Costume and Transformation: Dressing the Identity
What a character wears—and how that costume evolves—is a powerful statement of identity. Magical girl transformations like those in Sailor Moon or Cardcaptor Sakura dramatize a shift from ordinary self to empowered alter ego, a ritualized shedding of everyday limitations. In Fullmetal Alchemist, Edward Elric’s bright red coat is inseparable from his persona; it represents his defiance, his guilt over his brother’s body, and his unyielding determination to reclaim what was lost. When the coat is damaged or discarded, the narrative signals a crisis of purpose. Kill la Kill takes this to the extreme with sentient uniforms that feed on blood—literally weaponizing the tension between who you are and what you wear. Even subtle accessories carry weight: the masks of the Akatsuki in Naruto shroud individual identities, while the removal of a mask often heralds a character’s moment of truth. Costume changes become external echoes of internal metamorphosis, mapping the visible arc of identity onto the body.
Symbolic Motifs and Recurring Visual Lexicons
Beyond individual characters, overarching motifs recur across anime to reinforce themes of duality. Angelic and demonic wings abound—from Haibane Renmei ’s charcoal‑gray halos to the monstrous angel forms in Evangelion—often representing the tug between salvation and damnation. Chains, cages, and threads (as in Kagewani or Jigoku Shoujo) visually bind characters to past traumas or societal obligations, materializing the invisible shackles of identity. Flowers, too, are potent symbols: the spider lily frequently portends death and a severance of self, while cherry blossoms, beautiful yet ephemeral, mirror the fragile nature of identity constructs. Mecha designs themselves can function as psychological extensions: Evangelion ’s living Evas bleed and scream, blurring the border between pilot and machine, while Gurren Lagann ’s ever‑larger drills represent Simon’s expanding sense of self. This shared symbolic language unites disparate series, allowing viewers to read every visual detail as a clue to the character’s inner duality.

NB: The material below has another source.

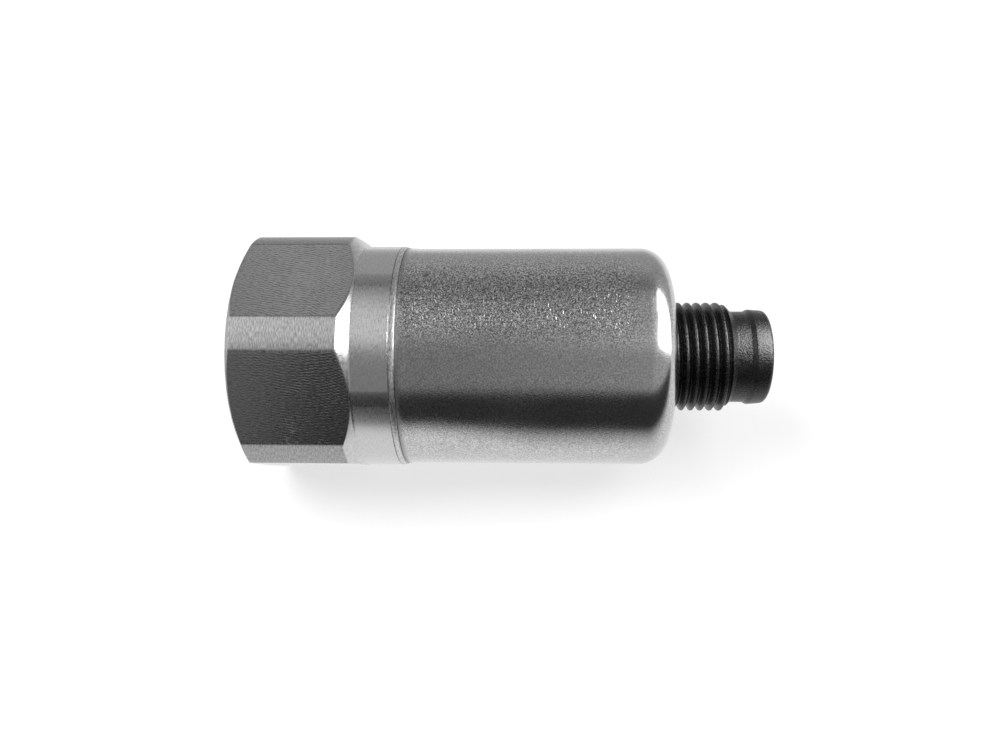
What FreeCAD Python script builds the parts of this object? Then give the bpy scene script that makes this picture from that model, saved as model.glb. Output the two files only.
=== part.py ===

The Enduring Impact of Duality and Identity in Anime Storytelling
Anime’s fascination with duality and identity endures because it speaks to an existential truth: no one is a single, unified self. We are composites of light and shadow, memory and forgetting, private truth and public performance. By externalizing these inner dualities through character design, psychological allegory, and transformative arcs, anime provides a safe arena to explore the parts of ourselves we often fear or fail to understand. The masked hero, the monstrous alter ego, the color‑coded emotional state—all are invitations to reflect on our own fragmented identities.
As the medium continues to evolve, new generations of creators will likely push these themes into ever more nuanced territory. Whether through hyper‑realistic VR worlds, gender‑fluid protagonists, or post‑human consciousness, anime will remain a mirror in which we see our multifaceted selves reflected back. The dualities that define us are not flaws to be eliminated but stories to be told—and anime tells them better than almost any other art form.